En mai, une opération menée par les Etats-Unis a permis d’acheminer l’aide humanitaire par bateau sur un quai, mais celui-ci a été endommagé par les tempêtes et abandonné en juillet. Selon les travailleurs humanitaires, des cargaisons destinées à un acheminement par bateau n’ont toujours pas été livrées à Gaza, même après avoir été redirigées par le port israélien d’Ashdod.

Israël a ouvert la route en provenance de Jordanie en décembre dernier, ce qui a permis aux camions de passer directement du Royaume hachémite vers Gaza. Les travailleurs humanitaires de l’ONU et des ONG affirment que le corridor jordanien était de loin le plus fiable, et ce, jusqu’à sa récente suspension.
Le transport par cette route avait été rendu possible par un accord entre les autorités israéliennes et la Jordanie simplifiant les procédures douanières applicables à l’aide humanitaire transportée par les agences de l’ONU.
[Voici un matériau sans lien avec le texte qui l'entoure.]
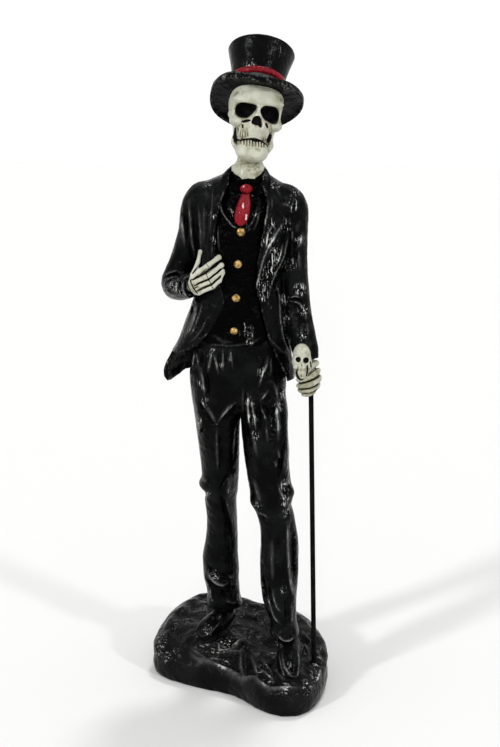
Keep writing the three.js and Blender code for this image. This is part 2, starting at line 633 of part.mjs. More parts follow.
const blackGloss = new THREE.MeshStandardMaterial({
  color: '#17171a', roughness: 0.3, metalness: 0,
});
const blackRod = new THREE.MeshStandardMaterial({
  color: '#1a191a', roughness: 0.45, metalness: 0,
});

function named(name, shape, material) {
  const mesh = new THREE.Mesh(geometryOf(shape), material);
  mesh.name = name;
  return mesh;
}

const statue = new THREE.Group();
statue.add(named('figure', casting, blackGloss), named('cane', cane, blackRod));

export default statue;
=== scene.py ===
import copy
import math

import bpy
import numpy as np
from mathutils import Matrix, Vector
from mathutils.bvhtree import BVHTree


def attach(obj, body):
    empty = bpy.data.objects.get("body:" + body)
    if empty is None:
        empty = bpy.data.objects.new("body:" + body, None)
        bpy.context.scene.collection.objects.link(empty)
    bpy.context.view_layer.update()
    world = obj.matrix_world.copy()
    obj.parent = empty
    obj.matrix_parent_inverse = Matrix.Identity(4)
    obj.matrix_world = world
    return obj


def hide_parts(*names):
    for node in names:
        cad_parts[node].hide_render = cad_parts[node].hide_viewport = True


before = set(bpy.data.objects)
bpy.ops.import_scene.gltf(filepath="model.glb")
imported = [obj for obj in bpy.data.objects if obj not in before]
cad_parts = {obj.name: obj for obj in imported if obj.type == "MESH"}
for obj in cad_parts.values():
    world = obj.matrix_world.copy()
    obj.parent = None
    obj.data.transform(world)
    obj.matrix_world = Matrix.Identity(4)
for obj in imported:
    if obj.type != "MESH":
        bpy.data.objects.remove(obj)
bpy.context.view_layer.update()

COARSE = 1.0
MM_IN_METRE = 1000
F = np.float32                          # number type of the grids


# Frames

FIGURE_TURN = math.radians(12)
FIGURE_SPOT = (-1.5, -8.5, 0)
HEAD_SPOT = (11.2, 2.4, 358.5)
HEAD_ROLL = math.radians(8)
HEAD_TURN = math.radians(5)
BRIM_SPOT = (11.5, 4, 365)
HAT_TILT = math.radians(-31)
HAT_ROLL = math.radians(7.4)


def turned(p, first, second, angle):
    """Points p turned from one axis towards another."""
    c, s = math.cos(angle), math.sin(angle)
    q = np.array(p, float)
    q[:, first] = p[:, first] * c - p[:, second] * s
    q[:, second] = p[:, first] * s + p[:, second] * c
    return q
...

Mais à la mi-août, le COGAT a informé les agences humanitaires de l’ONU que cette procédure accélérée avait été révoquée, ont indiqué des sources proches du dossier, ce qui a eu pour effet de renchérir les coûts et rallonger les délais de livraison.
Le nouveau formulaire douanier constitue un casse-tête de plus, regrettent les sources, ajoutant que l’ONU avait proposé une alternative dont ils espéraient qu’Israël se saisirait.
Baisse des importations commerciales
Les sources font par ailleurs état d’une récente baisse des approvisionnements commerciaux, ce qui aggrave les inquiétudes concernant la faim à Gaza.
Avant la guerre, les importations commerciales effectuées par les commerçants basés à Gaza constituaient la majorité des 500 camions entrant quotidiennement dans le territoire.
Israël a interrompu la plupart de ces livraisons lorsque la guerre a éclaté, mais a autorisé la reprise des importations de nourriture en provenance du territoire israélien en mai, ce qui a permis d’augmenter l’approvisionnement en produits frais, en complément de l’aide, ont déclaré quatre commerçants de Gaza et quatre responsables de l’ONU.

Mais les expéditions commerciales ont chuté d’une moyenne quotidienne de 140 camions en juillet à 80 en septembre, selon les statistiques du COGAT. Les deux dernières semaines de septembre, les commerçants de Gaza ont déclaré que la moyenne quotidienne avait encore diminué, pour atteindre 45 camions.
Les autorités israéliennes encouragent l’approvisionnement commercial depuis mai, affirmant en juin qu’il s’agissait d’une alternative plus efficace à l’aide de l’ONU.
Mais ils ont changé de tactique après avoir réalisé que le Hamas avait levait des taxes sur certaines cargaisons commerciales et saisissaient de la nourriture, ont indiqué des personnes proches du dossier.